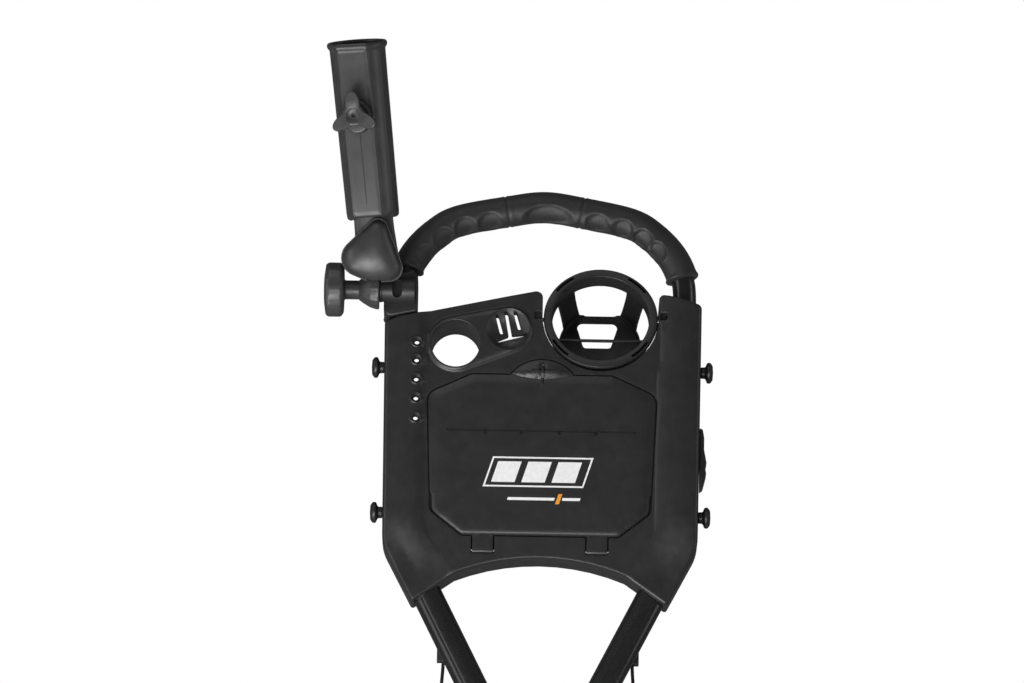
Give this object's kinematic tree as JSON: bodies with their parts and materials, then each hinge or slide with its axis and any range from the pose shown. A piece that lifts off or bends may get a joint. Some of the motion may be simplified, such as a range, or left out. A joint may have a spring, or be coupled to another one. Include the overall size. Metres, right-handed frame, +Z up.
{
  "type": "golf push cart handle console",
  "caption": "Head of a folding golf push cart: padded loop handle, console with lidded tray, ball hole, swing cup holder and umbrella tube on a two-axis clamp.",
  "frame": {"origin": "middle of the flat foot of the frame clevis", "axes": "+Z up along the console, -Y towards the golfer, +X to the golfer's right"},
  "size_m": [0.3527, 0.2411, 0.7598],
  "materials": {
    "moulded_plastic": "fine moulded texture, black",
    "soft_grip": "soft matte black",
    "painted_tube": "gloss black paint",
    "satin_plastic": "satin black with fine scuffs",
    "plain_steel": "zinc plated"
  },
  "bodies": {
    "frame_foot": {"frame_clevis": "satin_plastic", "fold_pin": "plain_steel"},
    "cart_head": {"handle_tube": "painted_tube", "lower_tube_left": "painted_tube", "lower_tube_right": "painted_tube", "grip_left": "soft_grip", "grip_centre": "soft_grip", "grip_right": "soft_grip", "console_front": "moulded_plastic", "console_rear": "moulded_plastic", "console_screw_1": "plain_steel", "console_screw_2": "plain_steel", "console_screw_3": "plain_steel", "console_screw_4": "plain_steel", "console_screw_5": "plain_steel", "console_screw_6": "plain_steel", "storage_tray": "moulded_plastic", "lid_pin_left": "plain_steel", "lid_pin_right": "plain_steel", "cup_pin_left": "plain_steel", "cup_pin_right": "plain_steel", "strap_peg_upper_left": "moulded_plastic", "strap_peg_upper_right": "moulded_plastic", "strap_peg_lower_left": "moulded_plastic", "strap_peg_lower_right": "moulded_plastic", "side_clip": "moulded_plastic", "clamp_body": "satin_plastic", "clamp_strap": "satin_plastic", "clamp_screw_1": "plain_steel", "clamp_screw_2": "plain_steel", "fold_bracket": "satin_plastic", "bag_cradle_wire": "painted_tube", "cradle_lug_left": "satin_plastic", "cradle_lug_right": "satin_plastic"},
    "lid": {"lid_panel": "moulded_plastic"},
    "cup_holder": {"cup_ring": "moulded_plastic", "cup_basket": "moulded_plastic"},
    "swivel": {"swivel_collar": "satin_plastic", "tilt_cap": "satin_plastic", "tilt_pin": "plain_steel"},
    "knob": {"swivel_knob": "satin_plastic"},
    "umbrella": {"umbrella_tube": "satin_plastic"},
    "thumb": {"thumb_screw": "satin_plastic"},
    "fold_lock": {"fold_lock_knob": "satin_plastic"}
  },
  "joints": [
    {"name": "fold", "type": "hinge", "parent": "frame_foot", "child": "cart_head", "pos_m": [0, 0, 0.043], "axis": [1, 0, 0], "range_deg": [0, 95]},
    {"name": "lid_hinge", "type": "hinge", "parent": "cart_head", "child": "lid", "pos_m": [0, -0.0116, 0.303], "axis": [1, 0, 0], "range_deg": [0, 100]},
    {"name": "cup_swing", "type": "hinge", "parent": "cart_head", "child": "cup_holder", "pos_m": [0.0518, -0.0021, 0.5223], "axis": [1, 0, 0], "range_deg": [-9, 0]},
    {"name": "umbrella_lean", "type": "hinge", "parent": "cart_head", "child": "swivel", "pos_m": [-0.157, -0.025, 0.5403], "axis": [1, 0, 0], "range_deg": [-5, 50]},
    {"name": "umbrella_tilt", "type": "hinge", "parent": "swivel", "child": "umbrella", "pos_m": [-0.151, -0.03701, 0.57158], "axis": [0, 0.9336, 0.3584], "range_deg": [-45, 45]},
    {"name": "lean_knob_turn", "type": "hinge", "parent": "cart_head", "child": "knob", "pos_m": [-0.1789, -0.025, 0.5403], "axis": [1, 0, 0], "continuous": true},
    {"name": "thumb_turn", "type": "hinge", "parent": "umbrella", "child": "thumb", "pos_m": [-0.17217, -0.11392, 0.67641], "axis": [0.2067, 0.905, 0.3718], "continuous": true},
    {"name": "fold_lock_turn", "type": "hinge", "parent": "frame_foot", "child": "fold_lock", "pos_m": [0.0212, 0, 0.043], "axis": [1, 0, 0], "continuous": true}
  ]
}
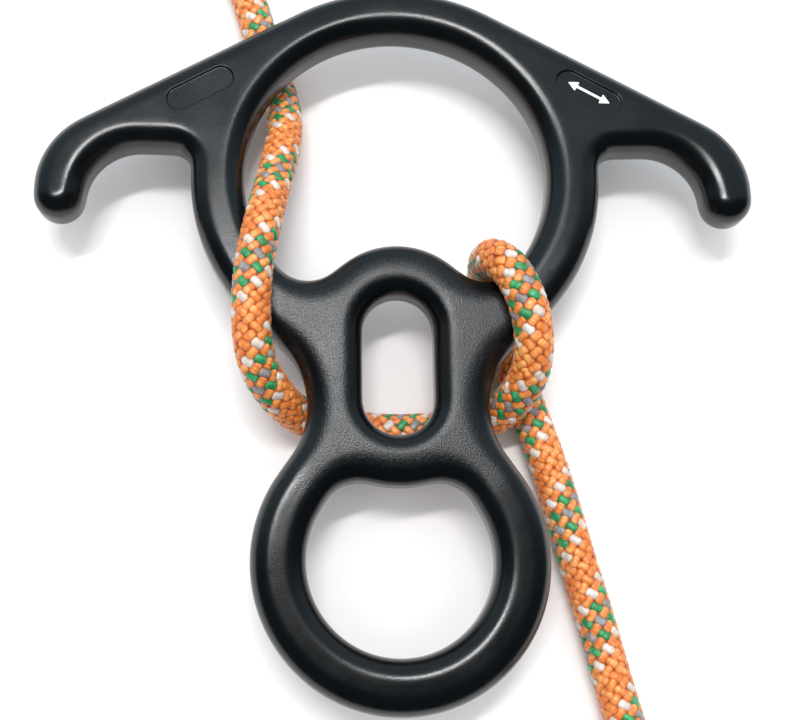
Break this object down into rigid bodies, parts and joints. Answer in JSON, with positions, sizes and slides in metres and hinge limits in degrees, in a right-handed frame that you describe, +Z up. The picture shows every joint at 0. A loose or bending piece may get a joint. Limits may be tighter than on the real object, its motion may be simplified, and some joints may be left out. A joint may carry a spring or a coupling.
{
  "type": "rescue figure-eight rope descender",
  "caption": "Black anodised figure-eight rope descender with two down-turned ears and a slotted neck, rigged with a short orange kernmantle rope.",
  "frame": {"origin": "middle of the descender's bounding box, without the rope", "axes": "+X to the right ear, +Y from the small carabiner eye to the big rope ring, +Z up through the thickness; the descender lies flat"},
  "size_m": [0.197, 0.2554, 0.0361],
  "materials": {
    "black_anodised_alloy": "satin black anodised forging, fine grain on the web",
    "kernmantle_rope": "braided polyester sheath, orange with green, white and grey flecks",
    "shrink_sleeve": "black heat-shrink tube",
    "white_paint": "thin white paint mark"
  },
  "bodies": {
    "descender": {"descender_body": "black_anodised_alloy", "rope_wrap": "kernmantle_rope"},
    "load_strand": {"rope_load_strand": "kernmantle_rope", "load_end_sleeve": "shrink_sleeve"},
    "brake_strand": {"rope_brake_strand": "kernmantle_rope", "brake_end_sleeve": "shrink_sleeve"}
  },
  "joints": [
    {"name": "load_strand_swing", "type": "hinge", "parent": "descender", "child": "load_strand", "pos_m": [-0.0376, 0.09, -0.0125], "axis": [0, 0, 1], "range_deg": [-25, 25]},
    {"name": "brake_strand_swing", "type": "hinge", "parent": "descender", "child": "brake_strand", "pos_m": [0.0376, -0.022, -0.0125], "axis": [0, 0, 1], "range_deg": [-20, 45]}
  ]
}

━━━━━━━━━━

EXERCISE AIM — Can you reproduce all the material exactly?

WRITTEN RESPONSE —
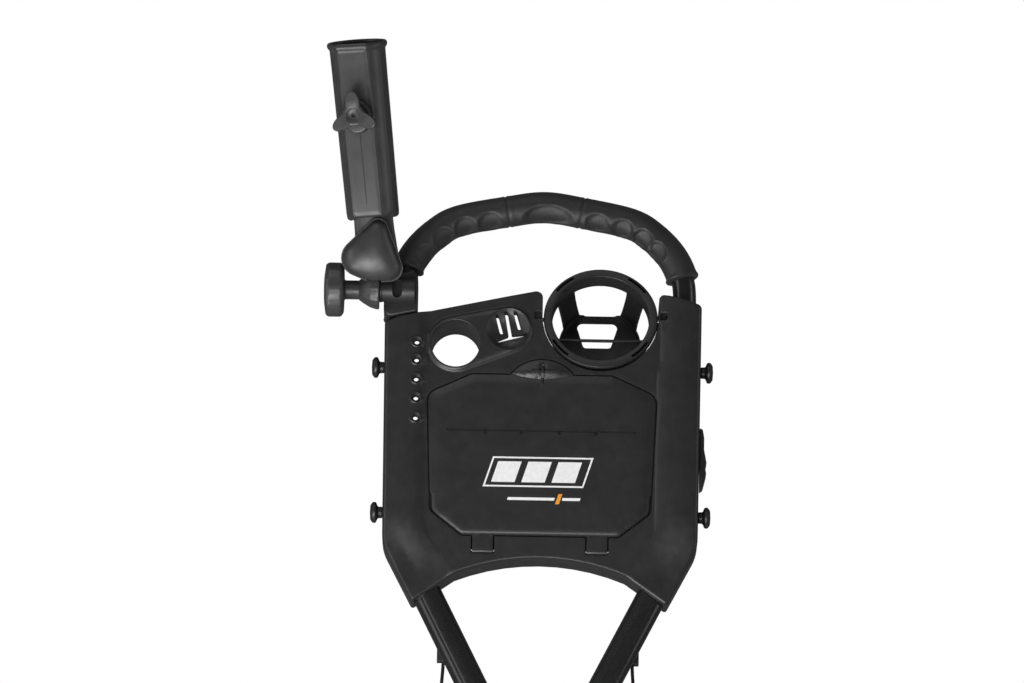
Give this object's kinematic tree as JSON: bodies with their parts and materials, then each hinge or slide with its axis and any range from the pose shown. A piece that lifts off or bends may get a joint. Some of the motion may be simplified, such as a range, or left out. A joint may have a spring, or be coupled to another one. Include the overall size. Metres, right-handed frame, +Z up.
{
  "type": "golf push cart handle console",
  "caption": "Head of a folding golf push cart: padded loop handle, console with lidded tray, ball hole, swing cup holder and umbrella tube on a two-axis clamp.",
  "frame": {"origin": "middle of the flat foot of the frame clevis", "axes": "+Z up along the console, -Y towards the golfer, +X to the golfer's right"},
  "size_m": [0.3527, 0.2411, 0.7598],
  "materials": {
    "moulded_plastic": "fine moulded texture, black",
    "soft_grip": "soft matte black",
    "painted_tube": "gloss black paint",
    "satin_plastic": "satin black with fine scuffs",
    "plain_steel": "zinc plated"
  },
  "bodies": {
    "frame_foot": {"frame_clevis": "satin_plastic", "fold_pin": "plain_steel"},
    "cart_head": {"handle_tube": "painted_tube", "lower_tube_left": "painted_tube", "lower_tube_right": "painted_tube", "grip_left": "soft_grip", "grip_centre": "soft_grip", "grip_right": "soft_grip", "console_front": "moulded_plastic", "console_rear": "moulded_plastic", "console_screw_1": "plain_steel", "console_screw_2": "plain_steel", "console_screw_3": "plain_steel", "console_screw_4": "plain_steel", "console_screw_5": "plain_steel", "console_screw_6": "plain_steel", "storage_tray": "moulded_plastic", "lid_pin_left": "plain_steel", "lid_pin_right": "plain_steel", "cup_pin_left": "plain_steel", "cup_pin_right": "plain_steel", "strap_peg_upper_left": "moulded_plastic", "strap_peg_upper_right": "moulded_plastic", "strap_peg_lower_left": "moulded_plastic", "strap_peg_lower_right": "moulded_plastic", "side_clip": "moulded_plastic", "clamp_body": "satin_plastic", "clamp_strap": "satin_plastic", "clamp_screw_1": "plain_steel", "clamp_screw_2": "plain_steel", "fold_bracket": "satin_plastic", "bag_cradle_wire": "painted_tube", "cradle_lug_left": "satin_plastic", "cradle_lug_right": "satin_plastic"},
    "lid": {"lid_panel": "moulded_plastic"},
    "cup_holder": {"cup_ring": "moulded_plastic", "cup_basket": "moulded_plastic"},
    "swivel": {"swivel_collar": "satin_plastic", "tilt_cap": "satin_plastic", "tilt_pin": "plain_steel"},
    "knob": {"swivel_knob": "satin_plastic"},
    "umbrella": {"umbrella_tube": "satin_plastic"},
    "thumb": {"thumb_screw": "satin_plastic"},
    "fold_lock": {"fold_lock_knob": "satin_plastic"}
  },
  "joints": [
    {"name": "fold", "type": "hinge", "parent": "frame_foot", "child": "cart_head", "pos_m": [0, 0, 0.043], "axis": [1, 0, 0], "range_deg": [0, 95]},
    {"name": "lid_hinge", "type": "hinge", "parent": "cart_head", "child": "lid", "pos_m": [0, -0.0116, 0.303], "axis": [1, 0, 0], "range_deg": [0, 100]},
    {"name": "cup_swing", "type": "hinge", "parent": "cart_head", "child": "cup_holder", "pos_m": [0.0518, -0.0021, 0.5223], "axis": [1, 0, 0], "range_deg": [-9, 0]},
    {"name": "umbrella_lean", "type": "hinge", "parent": "cart_head", "child": "swivel", "pos_m": [-0.157, -0.025, 0.5403], "axis": [1, 0, 0], "range_deg": [-5, 50]},
    {"name": "umbrella_tilt", "type": "hinge", "parent": "swivel", "child": "umbrella", "pos_m": [-0.151, -0.03701, 0.57158], "axis": [0, 0.9336, 0.3584], "range_deg": [-45, 45]},
    {"name": "lean_knob_turn", "type": "hinge", "parent": "cart_head", "child": "knob", "pos_m": [-0.1789, -0.025, 0.5403], "axis": [1, 0, 0], "continuous": true},
    {"name": "thumb_turn", "type": "hinge", "parent": "umbrella", "child": "thumb", "pos_m": [-0.17217, -0.11392, 0.67641], "axis": [0.2067, 0.905, 0.3718], "continuous": true},
    {"name": "fold_lock_turn", "type": "hinge", "parent": "frame_foot", "child": "fold_lock", "pos_m": [0.0212, 0, 0.043], "axis": [1, 0, 0], "continuous": true}
  ]
}
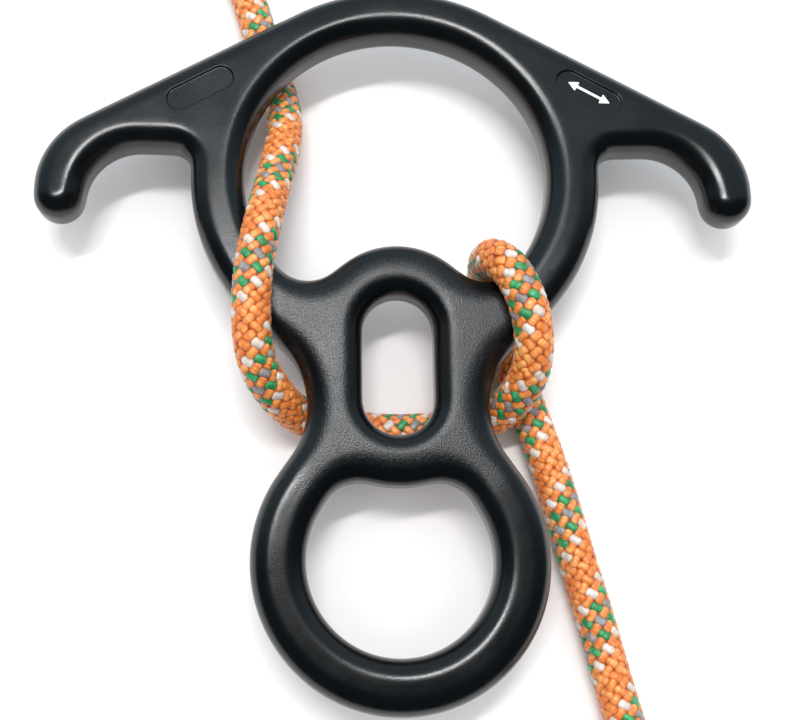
Break this object down into rigid bodies, parts and joints. Answer in JSON, with positions, sizes and slides in metres and hinge limits in degrees, in a right-handed frame that you describe, +Z up. The picture shows every joint at 0. A loose or bending piece may get a joint. Limits may be tighter than on the real object, its motion may be simplified, and some joints may be left out. A joint may carry a spring or a coupling.
{
  "type": "rescue figure-eight rope descender",
  "caption": "Black anodised figure-eight rope descender with two down-turned ears and a slotted neck, rigged with a short orange kernmantle rope.",
  "frame": {"origin": "middle of the descender's bounding box, without the rope", "axes": "+X to the right ear, +Y from the small carabiner eye to the big rope ring, +Z up through the thickness; the descender lies flat"},
  "size_m": [0.197, 0.2554, 0.0361],
  "materials": {
    "black_anodised_alloy": "satin black anodised forging, fine grain on the web",
    "kernmantle_rope": "braided polyester sheath, orange with green, white and grey flecks",
    "shrink_sleeve": "black heat-shrink tube",
    "white_paint": "thin white paint mark"
  },
  "bodies": {
    "descender": {"descender_body": "black_anodised_alloy", "rope_wrap": "kernmantle_rope"},
    "load_strand": {"rope_load_strand": "kernmantle_rope", "load_end_sleeve": "shrink_sleeve"},
    "brake_strand": {"rope_brake_strand": "kernmantle_rope", "brake_end_sleeve": "shrink_sleeve"}
  },
  "joints": [
    {"name": "load_strand_swing", "type": "hinge", "parent": "descender", "child": "load_strand", "pos_m": [-0.0376, 0.09, -0.0125], "axis": [0, 0, 1], "range_deg": [-25, 25]},
    {"name": "brake_strand_swing", "type": "hinge", "parent": "descender", "child": "brake_strand", "pos_m": [0.0376, -0.022, -0.0125], "axis": [0, 0, 1], "range_deg": [-20, 45]}
  ]
}